His death at her hands — the father of her son — is hard to bear, she added.
“I look at my son and I see his father,” Pollard continued. “I might not be incarcerated anymore but I still will always carry around the fact that there is a person that is not here anymore because of me, and I’ll have to explain that to my son.”
She opted to plead guilty of manslaughter despite her belief in her innocence because she said she didn’t want to endure another trial.
Pleading guilty to a crime she doesn’t think she committed still left her feeling somewhat defeated, she added, even though it helped guarantee her freedom.
“I am not sure how things would have turned out,” she said of a possible second trial. “I think there would have been a better chance that I could have been acquitted, but I am not a gambler and I don’t like to gamble with my life.”
Pollard’s defense attorney, Edith Brown, declined to comment about her case until after her sentencing this spring. Her other attorney, A.L. Brown, didn’t return a call for comment.
Nwankpa’s father said a jury would have found Pollard guilty again, saying her story of what happened that night has never added up.
He called her assertions that his son was abusive toward her “lies,” just like the lies he said she continues to tell about the night of the stabbing.
In particular, he said there was no evidence to back up Pollard’s assertion that the two had been locked in a physical altercation before she stabbed him.

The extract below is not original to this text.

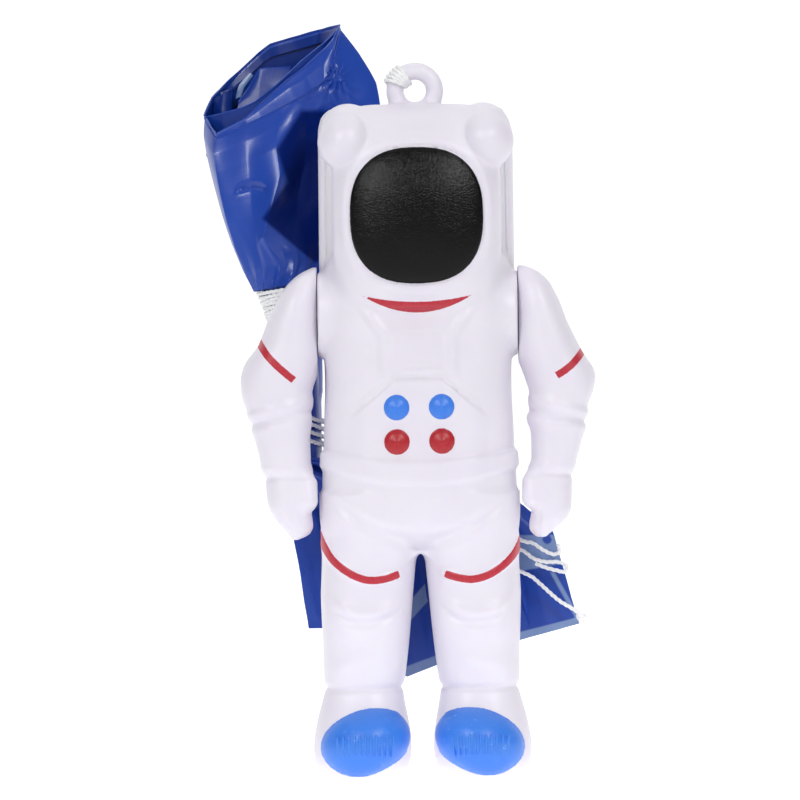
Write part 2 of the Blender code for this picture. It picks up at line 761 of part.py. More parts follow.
def winding(x, y, low, high, low_radius, high_radius, turns, start_angle, way):
    """Points of a thread wound down round the bundle from high to low."""
    steps = round(turns * turn_points)
    points = []
    for step in range(steps + 1):
        part = step / steps
        angle = math.radians(start_angle) + way * 2 * math.pi * turns * part
        z = high - thread_radius - (high - low - 2 * thread_radius) * part
        radius = high_radius + (low_radius - high_radius) * part + clearance + thread_radius
        points.append(Vector((x + radius * math.cos(angle), y + radius * math.sin(angle), z)))
    return points


def hitch():
    """Points of the turn of thread round the ring, from the back, through the hole, to the back."""
    radius = ring_tube_radius + clearance + thread_radius
    points = []
    for step in range(turn_points + 1):
        part = step / turn_points
        place = math.radians(hitch_start_angle + (hitch_end_angle - hitch_start_angle) * part)
        around = math.radians(270 - 360 * part)
        reach = ring_radius + radius * math.cos(around)
        points.append(Vector((reach * math.cos(place), -ring_setback - radius * math.sin(around),
                              ring_height + reach * math.sin(place))))
    return points


def smooth_route(route):
    """A smooth curve through hand-chosen points, read at even steps."""
    points = [Vector(point) for point in route]
    padded = [2 * points[0] - points[1], *points, 2 * points[-1] - points[-2]]
    fine = []
    for before, start, end, after in zip(padded, padded[1:], padded[2:], padded[3:]):
        for step in range(20):
            part = step / 20
            fine.append(0.5 * (2 * start + (end - before) * part
                               + (2 * before - 5 * start + 4 * end - after) * part ** 2
                               + (3 * start - before - 3 * end + after) * part ** 3))
    fine.append(points[-1])
    lengths = [0.0]
    for first, second in zip(fine, fine[1:]):
        lengths.append(lengths[-1] + (second - first).length)
    count = max(4, round(lengths[-1] / thread_spacing))
    spaced = []
    index = 0
    for step in range(count + 1):
        goal = lengths[-1] * step / count
        while index < len(fine) - 2 and lengths[index + 1] < goal:
            index += 1
        span = lengths[index + 1] - lengths[index]
        spaced.append(fine[index].lerp(fine[index + 1], (goal - lengths[index]) / span))
    return spaced


def thread(name, points, sides):
    """A tube of thread through its points, closed at both ends."""
    curve = bpy.data.curves.new(name, 'CURVE')
    curve.dimensions = '3D'
    curve.bevel_depth = thread_radius
    curve.bevel_resolution = sides
    curve.use_fill_caps = True
    spline = curve.splines.new('POLY')
    spline.points.add(len(points) - 1)
    for slot, point in zip(spline.points, points):
        slot.co = (*point, 1.0)
    curve.materials.append(thread_finish)
    made = bpy.data.objects.new(name, curve)
    bpy.context.collection.objects.link(made)
    made.parent = figure
    length = sum((second - first).length for first, second in zip(points, points[1:]))
    print(f"{name}: {length * 1000:.1f} mm of thread")
    return made


def report_gap(name, points):
    """Print the least gap between a wound thread's turns."""
    least = math.inf
    for index, point in enumerate(points):
        for other in points[index + turn_points // 2:]:
            least = min(least, (point - other).length)
    print(f"{name}: least gap to itself {(least - 2 * thread_radius) * 1000:.2f} mm")


# Routes of the free threads: across, back, up, as shares of the bundle's left, back and top
lead_shares = (
    (-0.0203, 0.0134, 0.9013), (-0.0203, 0.0496, 0.8886), (-0.0270, 0.1221, 0.8812),
    (-0.0405, 0.2481, 0.8798), (-0.0541, 0.3740, 0.8803), (-0.0743, 0.4466, 0.8719),
    (-0.0946, 0.4637, 0.8543), (-0.1351, 0.4637, 0.8016), (-0.2027, 0.4637, 0.7429),
    (-0.2905, 0.4637, 0.6891), (-0.3716, 0.4637, 0.6569), (-0.4088, 0.4637, 0.6422),
    (-0.4199, 0.4866, 0.6349),
)
link_shares = (
    (-0.6300, 0.6706, 0.5735), (-0.6520, 0.6670, 0.5680), (-0.6723, 0.6603, 0.5562),
    (-0.6959, 0.6565, 0.5357), (-0.7061, 0.6527, 0.5132), (-0.6959, 0.6527, 0.4907),
    (-0.6622, 0.6527, 0.4712),
)
upper_line_shares = (
    (-0.3378, 0.3206, 0.3695), (-0.2027, 0.3206, 0.3656), (0.0000, 0.3206, 0.3539),
    (0.2027, 0.3206, 0.3343), (0.3716, 0.3168, 0.3148), (0.4831, 0.3130, 0.3021),
    (0.5372, 0.3130, 0.2972), (0.5912, 0.3111, 0.2903), (0.6385, 0.3092, 0.2830),
    (0.6622, 0.3092, 0.2757),
)
middle_line_shares = (
    (-0.3547, 0.3206, 0.3500), (-0.2027, 0.3206, 0.3421), (0.0000, 0.3206, 0.3294),
    (0.2027, 0.3168, 0.3128), (0.3716, 0.3130, 0.2962), (0.4865, 0.3111, 0.2864),
    (0.5541, 0.3092, 0.2752), (0.6115, 0.3092, 0.2722), (0.6757, 0.3092, 0.2678),
)
lower_line_shares = (
    (-0.2703, 0.3206, 0.3265), (0.0000, 0.3206, 0.3118), (0.1689, 0.3168, 0.2972),
    (0.3378, 0.3092, 0.2727), (0.4932, 0.3092, 0.2542), (0.5541, 0.3092, 0.2463),
    (0.6047, 0.3092, 0.2331), (0.6554, 0.3092, 0.2229), (0.7196, 0.3092, 0.2102),
    (0.7466, 0.3111, 0.2063),
)
knot_shares = (0.7669, 0.3282, 0.1975)


def placed(share):
    """A point from its shares of the bundle's left, back and top."""
    return Vector((share[0] * bundle_left, share[1] * bundle_back, share[2] * bundle_top))


def build_threads():
    """The thread from the ring to the bundle, its two windings, and the slack lines."""
    end = 2 * thread_radius
    turn = hitch()
    lead = smooth_route([turn[-1], *(placed(share) for share in lead_shares)])
    thread("lead_line", straight_ends(turn[:-1] + lead, end), 2)
    neck = straight_ends(winding(neck_x, neck_y, neck_low, neck_high, neck_radius,
                                 neck_radius + neck_flare, neck_turns, 0, 1), end)
    thread("neck_winding", neck, 1)
    report_gap("neck_winding", neck)
    waist = winding(waist_x, waist_y, waist_low, waist_high, waist_radius, waist_radius, waist_turns, 90, -1)
    link = smooth_route([*(placed(share) for share in link_shares), waist[0]])
    waist = straight_ends(link[:-1] + waist, end)
    thread("waist_winding", waist, 1)
    report_gap("waist_winding", waist)
    lines = (("upper", upper_line_shares), ("middle", middle_line_shares), ("lower", lower_line_shares))
    for name, shares in lines:
        thread("loose_line_" + name, smooth_route([placed(share) for share in shares]), 2)
    knot = sphere(placed(knot_shares), (knot_radius,) * 3, 12, 8)
    mesh_object("corner_knot", knot, thread_finish, figure)


figure = None
body_finish = None
film_finish = None
thread_finish = None
guide_finish = None


def main():
    """Clear the scene and build every piece."""
    global figure, body_finish, film_finish, thread_finish, guide_finish
    for thing in list(bpy.data.objects):
        bpy.data.objects.remove(thing)
    body_finish = material("white_plastic", (0.83, 0.80, 0.86), 0.35)
    film_finish = material("blue_film", (0.01, 0.05, 0.55), 0.12)
    thread_finish = material("white_thread", (0.85, 0.85, 0.85), 0.8)
    guide_finish = material("guide", (0.5, 0.5, 0.5), 0.9)
    figure = bpy.data.objects.new("figure_middle", None)
    bpy.context.collection.objects.link(figure)
    figure.location = (figure_x, figure_y, 0.0)
    build_body()
    build_arm("arm_right", -1)
    build_arm("arm_left", 1)
    build_canopy()
    build_threads()


main()
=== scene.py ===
"""Studio scene of a packed toy parachute: a moulded astronaut figure with its film canopy rolled behind it.

Sizes are millimetres in the figure's own frame (x to its left arm, y backwards from the seam between the
two body halves, z up from the soles) until `world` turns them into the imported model's metres.
"""
import logging
import math
from dataclasses import dataclass, field
from enum import Enum
from itertools import product
from typing import Callable, Optional, Sequence

import bmesh
import bpy
import numpy as np
from mathutils import Matrix, Vector

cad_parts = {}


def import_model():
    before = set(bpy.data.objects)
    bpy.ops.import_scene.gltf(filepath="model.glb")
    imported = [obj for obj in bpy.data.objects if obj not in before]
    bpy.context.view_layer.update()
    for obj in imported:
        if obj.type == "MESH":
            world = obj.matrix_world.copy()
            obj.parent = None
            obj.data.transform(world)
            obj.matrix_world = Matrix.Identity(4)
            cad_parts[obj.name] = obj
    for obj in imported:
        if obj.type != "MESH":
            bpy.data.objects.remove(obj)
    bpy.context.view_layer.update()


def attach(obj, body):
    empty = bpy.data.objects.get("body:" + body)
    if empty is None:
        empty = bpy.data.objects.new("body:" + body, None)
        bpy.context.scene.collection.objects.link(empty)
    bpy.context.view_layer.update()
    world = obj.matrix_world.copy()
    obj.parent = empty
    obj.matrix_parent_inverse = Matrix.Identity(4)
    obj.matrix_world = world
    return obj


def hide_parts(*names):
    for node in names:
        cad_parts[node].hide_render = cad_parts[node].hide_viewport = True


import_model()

MM = 0.001
RING_MIDDLE = (0.0, -1.6, 91.4)
RING_RADIUS = 2.65
# A stored distance that is well away from every edge
FAR = 5.0
TINY = 1e-9
FIGURE_OFFSET = (2.85, -7.7, 0.0)
LOG = logging.getLogger("toy_parachute")

Table = Sequence[Sequence[float]]
Field = Callable[[np.ndarray], np.ndarray]


class Side(Enum):
    """Which side of the figure a piece is on, from the figure's own view."""

    RIGHT = -1
    LEFT = 1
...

“She was defending nothing,” Silas Nwankpa said. “I know my son. He was a kind man … somebody who helps people. Now my son is dead, and he is not coming back.”
In addition to his parents and several other relatives in the United States and Nigeria, Nwankpa also left behind his son with Pollard and a daughter.

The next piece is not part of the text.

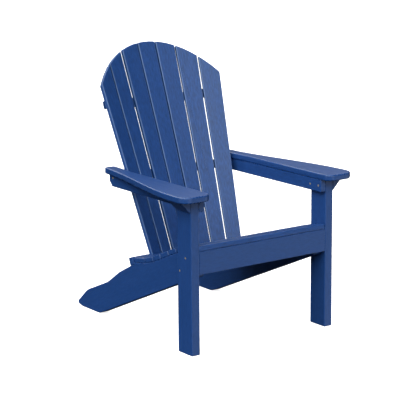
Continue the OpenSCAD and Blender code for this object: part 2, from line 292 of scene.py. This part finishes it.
def lumber(name, roughness, grain_depth, contrast, edge_highlight):
    """Extruded plastic board: a grain along its length, flecked lighter and darker, and
    smoother, glossier routed edges with a highlight painted on them. Contrast is how far the
    flecks go from the plain blue, and the last argument how far the routed edges are paled
    toward the painted highlight colour. The board attribute is the place in the board's own
    frame: across it, through it and along it."""
    n = Nodes(name)
    board = n.attribute("board").outputs["Vector"]
    routed = n.attribute("routed").outputs["Fac"]
    tint = n.attribute("tint").outputs["Fac"]
    streak = n.noise(board, *STREAK)
    fleck = n.noise(board, *FLECK)
    fine = n.noise(board, *FINE)
    cloud = n.noise(board, *CLOUD)

    dark = tuple(c * (1 - contrast) for c in LUMBER_BLUE)
    light = tuple(c * (1 + contrast) for c in LUMBER_BLUE)
    shade = n.total([(fleck, 0.70), (streak, 0.18), (cloud, 0.08), (tint, 0.04)])
    plain = n.mixed(n.ranged(shade, 0.0, 1.0, *SHADE_SPAN), dark, light)
    # Painted highlight: routed edges mixed toward the painted highlight colour, as far as the last
    # argument asks.
    colour = n.mixed(n.math("MULTIPLY", routed, edge_highlight), plain, PAINTED_EDGE_HIGHLIGHT)
    n.link(colour, n.shader.inputs["Base Color"])

    low, high = roughness + SMOOTH_STREAK, roughness + ROUGH_STREAK
    rough = n.ranged(streak, low, high, *STREAK_SPAN)
    rough = n.math("SUBTRACT", rough, n.math("MULTIPLY", routed, ROUTED_SHINE))
    n.link(rough, n.shader.inputs["Roughness"])

    height = n.total([(fine, 0.4), (fleck, 0.6)])
    grained = n.math("SUBTRACT", 1.0, n.math("MULTIPLY", routed, ROUTED_SMOOTHING))
    bump = n.add("Bump")
    bump.inputs["Strength"].default_value = 1.0
    bump.inputs["Distance"].default_value = grain_depth
    n.link(n.math("MULTIPLY", height, grained), bump.inputs["Height"])
    n.link(bump.outputs[0], n.shader.inputs["Normal"])
    n.shader.inputs["IOR"].default_value = LUMBER_IOR
    n.shader.inputs["Specular Tint"].default_value = (*LUMBER_SHEEN, 1)
    return n.material


def screw_metal(name):
    """Tan coated steel, a little duller in patches."""
    n = Nodes(name)
    place = n.attribute("board").outputs["Vector"]
    patch = n.noise(place, *PATCH)
    n.link(n.mixed(patch, METAL_DARK, METAL_LIGHT), n.shader.inputs["Base Color"])
    n.link(n.ranged(patch, *METAL_ROUGHNESS), n.shader.inputs["Roughness"])
    n.shader.inputs["Metallic"].default_value = METAL_METALLIC
    return n.material


# ---- Screws ---------------------------------------------------------------------


def merged(node):
    """The mesh of a CAD node with its split vertices joined."""
    bm = bmesh.new()
    bm.from_mesh(frame["nodes"][node].data)
    bmesh.ops.remove_doubles(bm, verts=bm.verts, dist=0.001 * MM)
    bm.verts.index_update()
    return bm


def islands(bm):
    """The places of the vertices of each separate solid."""
    seen = set()
    found = []
    for start in bm.verts:
        if start.index in seen:
            continue
        seen.add(start.index)
        stack = [start]
        points = []
        while stack:
            vert = stack.pop()
            points.append(vert.co[:])
            for edge in vert.link_edges:
                other = edge.other_vert(vert)
                if other.index not in seen:
                    seen.add(other.index)
                    stack.append(other)
        found.append(np.array(points))
    return found


class Screw:
    """A screw's head, the direction in which it points, its length and its head's radius."""

    def __init__(self, points):
        middle = points.mean(0)
        axis = np.linalg.svd(points - middle)[2][0]
        along = (points - middle) @ axis
        off = np.linalg.norm(points - middle - np.outer(along, axis), axis=1)
        near = 0.05 * MM
        if off[along < along.min() + near].max() < off[along > along.max() - near].max():
            along = -along
        ends = [points[along < along.min() + near], points[along > along.max() - near]]
        head, tip = (Vector(end.mean(0)) for end in ends)
        self.head = head
        self.length = (tip - head).length
        self.axis = (tip - head).normalized()
        self.radius = float(off.max())

    def holds(self, point):
        """Whether a point lies in the screw's hole, or in the way in behind its head."""
        way_in, margin = 60 * MM, 0.3 * MM
        along = (point - self.head).dot(self.axis)
        off = (point - self.head - along * self.axis).length
        return -way_in < along < self.length + margin and off < self.radius + margin


SCREW_SIDES = 32

screw_nodes = sorted(name for name in frame["nodes"] if name.endswith("_screws"))
screws = {name: [Screw(p) for p in islands(merged(name))] for name in screw_nodes}
every_screw = [screw for group in screws.values() for screw in group]


def make_screws(node, material):
    """The screws of one CAD node with a square recess in each head."""
    bm = bmesh.new()
    place = bm.verts.layers.float_vector.new("board")
    for screw in screws[node]:
        add_screw(bm, screw)
    for vert in bm.verts:
        vert[place] = vert.co
    piece = make_piece(node + "_detailed", bm, material)
    stand_for(piece, node)


def add_screw(bm, screw):
    """One screw of revolution along its axis, with a sunk square drive, a flat head with a
    rounded rim, a cone under it, a plain shank and a point."""
    recess = 0.36 * screw.radius
    rim = 0.985 * screw.radius
    shank = 0.53 * screw.radius
    recess_depth, cone_depth, point_length = 1.9 * MM, 2.8 * MM, 3 * MM
    turn = screw.axis.to_track_quat("Z", "Y").to_matrix().to_4x4()
    to_world = Matrix.Translation(screw.head) @ turn

    def ring(radius, z, square=0.0):
        """A closed ring; square 1 is a square whose half-width is the radius."""
        made = []
        for i in range(SCREW_SIDES):
            a = 2 * math.pi * i / SCREW_SIDES
            reach = 1 / max(abs(math.cos(a)), abs(math.sin(a)))
            r = radius * (1 + square * (reach - 1))
            made.append(bm.verts.new(to_world @ Vector((r * math.cos(a), r * math.sin(a), z))))
        return made

    rings = [
        ring(0.85 * recess, recess_depth, 1.0),
        ring(recess, 0.15 * MM, 1.0),
        ring(1.12 * recess, 0.05 * MM, 0.9),
        ring(0.72 * screw.radius, 0.02 * MM),
        ring(0.93 * screw.radius, 0.0),
        ring(rim, 0.12 * MM),
        ring(rim, 0.8 * MM),
        ring(shank, cone_depth),
        ring(shank, screw.length - point_length),
    ]
    for inner, outer in zip(rings, rings[1:]):
        for i in range(SCREW_SIDES):
            j = (i + 1) % SCREW_SIDES
            bm.faces.new((inner[i], inner[j], outer[j], outer[i]))
    bm.faces.new(list(reversed(rings[0])))
    tip = bm.verts.new(to_world @ Vector((0, 0, screw.length)))
    for i in range(SCREW_SIDES):
        bm.faces.new((rings[-1][i], rings[-1][(i + 1) % SCREW_SIDES], tip))


# ---- Boards ---------------------------------------------------------------------

X, Y, Z = Vector((1, 0, 0)), Vector((0, 1, 0)), Vector((0, 0, 1))

# For each kind of board, the radius of its rounded edges and the direction of its grain,
# or None where the grain follows the longest direction of the board itself.
BOARDS = {
    "leg": (3.2 * MM, Z),
    "front_apron": (1.5 * MM, X),
    "side_rail": (3.0 * MM, None),
    "seat_slat": (3.8 * MM, X),
    "lower_cross_rail": (3.0 * MM, X),
    "middle_cross_rail": (3.0 * MM, X),
    "upper_cross_rail": (3.0 * MM, X),
    "back_slat": (3.3 * MM, None),
    "arm_support": (3.0 * MM, Y),
    "arm_bracket": (2.0 * MM, Z),
    "arm": (6.0 * MM, Y),
}
SHARP = math.radians(32)
FLAT = math.radians(0.2)
ROUND_STEPS = 4
FLAT_FACE_WEIGHT = 100


def board_kind(node):
    """The longest entry of BOARDS that starts the node's name."""
    return max((kind for kind in BOARDS if node.startswith(kind)), key=len)


def board_frame(bm, grain):
    """Unit vectors across, through and along a board, from its shape."""
    outer = np.array([v.co[:] for v in bm.verts if not in_hole(v.co)])
    if grain is None:
        grain = Vector(np.linalg.svd(outer - outer.mean(0))[2][0])
        grain *= 1 if grain.z > 0 else -1
    widest = max(bm.faces, key=lambda face: face.calc_area() * (1 - abs(face.normal.dot(grain))))
    through = (widest.normal - grain * widest.normal.dot(grain)).normalized()
    return grain.cross(through), through, grain


def in_hole(point):
    return any(screw.holds(point) for screw in every_screw)


def round_edges(bm, radius):
    """Rounds every sharp edge that isn't part of a screw hole; returns the rounded faces."""
    bmesh.ops.dissolve_limit(
        bm, angle_limit=FLAT, verts=bm.verts, edges=bm.edges, delimit={"NORMAL"}
    )
    bm.normal_update()
    chosen = [
        edge
        for edge in bm.edges
        if edge.is_manifold
        and edge.calc_face_angle() > SHARP
        and not all(in_hole(vert.co) for vert in edge.verts)
    ]
    made = bmesh.ops.bevel(
        bm,
        geom=chosen,
        offset=radius,
        offset_type="OFFSET",
        segments=ROUND_STEPS,
        profile=0.5,
        affect="EDGES",
        clamp_overlap=False,
    )
    return made["faces"]


def make_board(node, material, chance):
    """A board of the CAD's shape with rounded edges and its own grain."""
    radius, grain = BOARDS[board_kind(node)]
    bm = merged(node)
    marks = bm.faces.layers.float.new("routed")
    place = bm.verts.layers.float_vector.new("board")
    tint = bm.verts.layers.float.new("tint")
    axes = board_frame(bm, grain)
    for face in round_edges(bm, radius):
        face[marks] = 1.0
    start = Vector([chance.uniform(-2, 2) for _ in range(3)])
    value = chance.random()
    for vert in bm.verts:
        vert[place] = start + Vector([vert.co.dot(axis) for axis in axes])
        vert[tint] = value
    piece = make_piece(node + "_board", bm, material)
    stand_for(piece, node)


def make_piece(name, bm, material):
    """An object from a bmesh, smooth but for its sharp edges, with flats kept flat."""
    bmesh.ops.recalc_face_normals(bm, faces=bm.faces)
    mesh = bpy.data.meshes.new(name)
    for face in bm.faces:
        face.smooth = True
    for edge in bm.edges:
        edge.smooth = not (edge.is_manifold and edge.calc_face_angle() > SHARP)
    bm.to_mesh(mesh)
    bm.free()
    mesh.materials.append(material)
    piece = bpy.data.objects.new(name, mesh)
    bpy.context.scene.collection.objects.link(piece)
    flats = piece.modifiers.new("flat_faces", "WEIGHTED_NORMAL")
    flats.keep_sharp = True
    flats.weight = FLAT_FACE_WEIGHT
    return piece


def stand_for(piece, node):
    """The piece rides on the chair, in the place of a CAD node, which is hidden."""
    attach(piece, "root")
    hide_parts(node)


# ---- The whole chair ------------------------------------------------------------

BOARD_SEED = 7

# Each finish: how rough it is, how deep its grain, how strong its flecks, how strong the highlight
# painted on its routed edges.
materials = {
    "frame_lumber": lumber("frame_lumber", 0.44, 0.09 * MM, 0.18, 0.0),
    "seat_lumber": lumber("seat_lumber", 0.42, 0.14 * MM, 0.30, 0.1),
    "back_lumber": lumber("back_lumber", 0.42, 0.16 * MM, 0.38, 0.9),
    "arm_lumber": lumber("arm_lumber", 0.40, 0.10 * MM, 0.26, 0.0),
}
metal = screw_metal("screw_metal")
chance = random.Random(BOARD_SEED)
for node in sorted(frame["nodes"]):
    if node in screws:
        make_screws(node, metal)
    else:
        make_board(node, materials[node_slots[node]], chance)

make_floor()
make_backdrop()
make_world(WORLD_GLOW)
for name, (azimuth, elevation, strength) in SOFTBOXES.items():
    make_softbox(name, azimuth, elevation, strength)
make_camera()
bpy.context.scene.view_settings.view_transform = "Standard"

‘WHAT MAY SEEM CRIMINAL MAY QUALIFY AS SELF-DEFENSE’
The activists who have rallied behind Pollard have called out the Ramsey County attorney’s office for criminalizing what they say were the innocent actions of a domestic abuse victim defending her family.
They point to the fact that Nwankpa was twice convicted of domestic violence-related crimes involving other women.

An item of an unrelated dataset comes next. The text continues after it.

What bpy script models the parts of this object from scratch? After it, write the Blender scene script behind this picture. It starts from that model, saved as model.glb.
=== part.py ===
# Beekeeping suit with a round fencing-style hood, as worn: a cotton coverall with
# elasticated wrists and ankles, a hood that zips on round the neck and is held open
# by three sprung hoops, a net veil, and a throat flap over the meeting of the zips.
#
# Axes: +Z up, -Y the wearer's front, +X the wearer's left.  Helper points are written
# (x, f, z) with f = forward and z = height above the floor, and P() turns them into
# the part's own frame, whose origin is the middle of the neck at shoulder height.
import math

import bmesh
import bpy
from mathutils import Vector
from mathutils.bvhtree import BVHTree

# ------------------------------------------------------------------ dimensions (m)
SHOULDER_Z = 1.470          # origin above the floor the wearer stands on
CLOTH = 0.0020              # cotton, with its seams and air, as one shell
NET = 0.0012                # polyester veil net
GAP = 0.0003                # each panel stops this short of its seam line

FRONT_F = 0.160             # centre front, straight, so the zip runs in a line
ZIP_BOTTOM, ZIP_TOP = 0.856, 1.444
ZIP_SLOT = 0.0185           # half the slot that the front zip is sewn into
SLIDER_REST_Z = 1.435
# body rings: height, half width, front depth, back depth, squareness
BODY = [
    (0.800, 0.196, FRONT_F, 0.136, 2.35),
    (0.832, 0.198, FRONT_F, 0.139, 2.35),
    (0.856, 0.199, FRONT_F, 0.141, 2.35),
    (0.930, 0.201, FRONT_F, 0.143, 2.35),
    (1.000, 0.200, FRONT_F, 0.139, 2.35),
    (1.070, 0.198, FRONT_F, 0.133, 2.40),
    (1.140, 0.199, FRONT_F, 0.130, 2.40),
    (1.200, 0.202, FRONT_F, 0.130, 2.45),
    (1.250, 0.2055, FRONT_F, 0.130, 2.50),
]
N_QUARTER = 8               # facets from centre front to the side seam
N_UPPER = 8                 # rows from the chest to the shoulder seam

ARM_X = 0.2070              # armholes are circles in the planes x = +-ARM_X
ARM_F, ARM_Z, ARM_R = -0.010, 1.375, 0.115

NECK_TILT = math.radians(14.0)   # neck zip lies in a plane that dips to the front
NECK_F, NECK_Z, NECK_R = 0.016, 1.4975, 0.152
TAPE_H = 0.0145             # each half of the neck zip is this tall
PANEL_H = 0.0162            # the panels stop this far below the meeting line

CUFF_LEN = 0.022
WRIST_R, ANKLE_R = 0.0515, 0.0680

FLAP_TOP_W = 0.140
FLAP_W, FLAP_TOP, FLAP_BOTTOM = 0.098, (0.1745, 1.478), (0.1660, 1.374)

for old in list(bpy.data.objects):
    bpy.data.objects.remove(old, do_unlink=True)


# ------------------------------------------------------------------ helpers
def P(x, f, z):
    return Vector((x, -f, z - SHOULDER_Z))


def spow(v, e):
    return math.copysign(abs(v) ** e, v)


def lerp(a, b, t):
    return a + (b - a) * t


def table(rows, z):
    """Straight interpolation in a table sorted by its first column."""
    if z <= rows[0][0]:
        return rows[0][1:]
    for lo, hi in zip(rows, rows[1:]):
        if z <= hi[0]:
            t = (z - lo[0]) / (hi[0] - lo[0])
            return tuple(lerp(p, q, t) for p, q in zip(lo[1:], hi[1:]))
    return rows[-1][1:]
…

In contrast, Pollard’s criminal history includes traffic violations and a disorderly-conduct conviction in 2004, which was dismissed when she met conditions in the case.
Her supporters have circulated her story on social media sites — namely Facebook — asking that people call Ramsey County Attorney John Choi and urge him to reconsider her case.
Gerhardstein said the office received “a few calls” before reaching a plea deal with Pollard.
Supporters have also set up an online fundraising effort aimed at helping Pollard — who lost her home, job and vehicle — get back on her feet.
Pollard also lost custody of her children after her conviction. Her parents have been raising them, she said.
So far, the online campaign has raised a little more than $1,000 of its $20,000 goal.
Among those helping to spread word of the campaign has been the Minnesota Coalition for Battered Women.
Liz Richards, the organization’s executive director, said the community needs more education about how the legal system responds to instances in which domestic-abuse victims step into potentially criminal territory.
“A lot of people generally think battered women are always the victim and that they never fall on the other side of the equation, but we know that is not always the case,” Richards said. “Looking across a spectrum of cases, the actions domestic-violence victims will take to protect themselves and their families … oftentimes will end up being seen as criminal behavior or it might actually be criminal behavior.”
When that happens, Richards said, it’s important for those in the legal system to take the broader context into account.
“Those are issues we are very concerned about that we’re trying to have more discussions about with (those in the legal system),” Richards said. “Because if you don’t understand all the history and the context … then what may seem on the surface as criminal activity may well qualify as self-defense.”
She added that it’s also important to take that context into account when thinking about how best to charge and subsequently sentence battered partners who commit crimes against their abusers.
Richards would not comment on whether she thought Choi’s office made the wrong move in Pollard’s case. But she did note that Pollard, a mother, is left to figure out how to support six children with a violent felony on her record.
“She is experiencing some of the collateral consequences (of her conviction) in terms of her ability now to secure adequate and safe housing and get a job so (she) can move forward and support her family.”
‘LIKE CLEAN LINEN AND FRESH AIR’
Since her release, Pollard has worked odd jobs — mainly as a custodian — through a local organization that helps connect convicts with employment.
She still has no vehicle and continues to look for her own housing.
She vividly recalls the pain of having to surrender her baby 36 hours after giving birth to him while she was in custody awaiting trial.
It was her love and connection with him and the rest of her children that Pollard said kept her motivated and hopeful while in prison in Shakopee.
She smiles as she recalls smelling her children’s necks when her parents would bring them to visit her twice a month.
“They smelled like clean linen and fresh air,” Pollard recalled. “I loved that smell. It reminded me that one day I am going to be free and be back with them and smell that smell all the time.”
It was hard every time they left, though. It’s still hard that she can visit them only on the weekends as she has been unable to regain custody.
But it’s better than it was when she was imprisoned, especially when it comes to time with her youngest, Chancellor.
“It’s just fun getting to know him and learning more about his likes and dislikes and getting him dressed. Now we are on to potty training,” Pollard said. “I am just overjoyed looking at him and knowing that I am here for him.”
Raising her children is her ultimate purpose, Pollard said. She also wants to help raise awareness about domestic violence and the early signs of abuse.
She knows she can’t control other people’s opinions about her story. But she says she’s not fixated on what others think.
“This experience has changed me, because I learned to appreciate all of the things I have in my life,” Pollard said. “And when I start to feel like I’m in trouble or I feel down or I feel sad, I just turn to God. … I know that he will never put more on me than I can bear.”